With this now out in the public, its clear that Fraser ignored that warning and held press conferences to tout his decisions to the contrary.
Disappointing stuff, to put it mildly.
And Fraser's blunders could not have come at a worse time. Implementing his policies as inflation rose and the healthcare system was already under severe strain compounded an incredible problem. The direct attributable result of Fraser's increase in things like international student permits while forgetting that each of the recipients of these permits needed a habitable place to live is that countless refugees are sleeping on the streets, international students sleeping in cars and under bridges, and millions upon millions of other Canadians are facing rents that have doubled or homelessness themselves. All of these impacts have also led to mainstream questioning of Canada's consensus on immigration for the first time in recent history.
Utter disaster.
Predictably, some more senior Liberals have begun to tacitly question Fraser’s actions.
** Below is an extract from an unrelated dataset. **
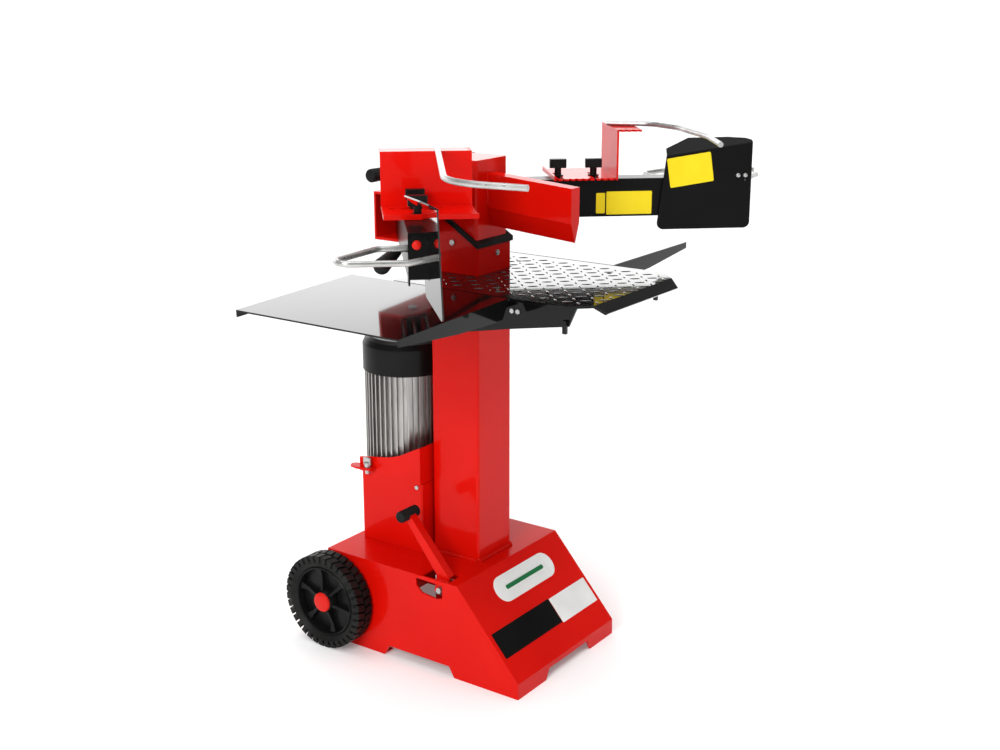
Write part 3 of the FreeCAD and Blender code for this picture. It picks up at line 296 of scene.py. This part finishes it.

Liberal Marc Miller, who was shuffled into the immigration portfolio over the summer, recently suggested that the immigration system had been allowed to "get out of control." While Miller didn't directly name Fraser in his comment, it certainly felt like an attempt to distance himself from the rapidly expanding fallout of his predecessor's decisions.
Much has recently been written, even by more liberal-leaning columnists, about how Mr. Trudeau's inability or unwillingness to see blind spots has led him and the country into serious trouble. Perhaps this failing drove Trudeau to name Fraser, after all of his highly consequential-to-Canada's housing crisis blunders, and without a period of cooling off or serious mentorship, to be Canada's Minister of Housing last summer. Or perhaps Trudeau simply handed Fraser a further opportunity to hoist himself by his own petard, impact to the country be damned.
One thing is sure. Given both Trudeau and Fraser's demonstrated willingness to careen down policy paths with warning signs of certain doom ablaze, it's hard to say who will eventually outshine who in this regard, master or pupil.
Suffice it to say, Canadians are done trying to find out.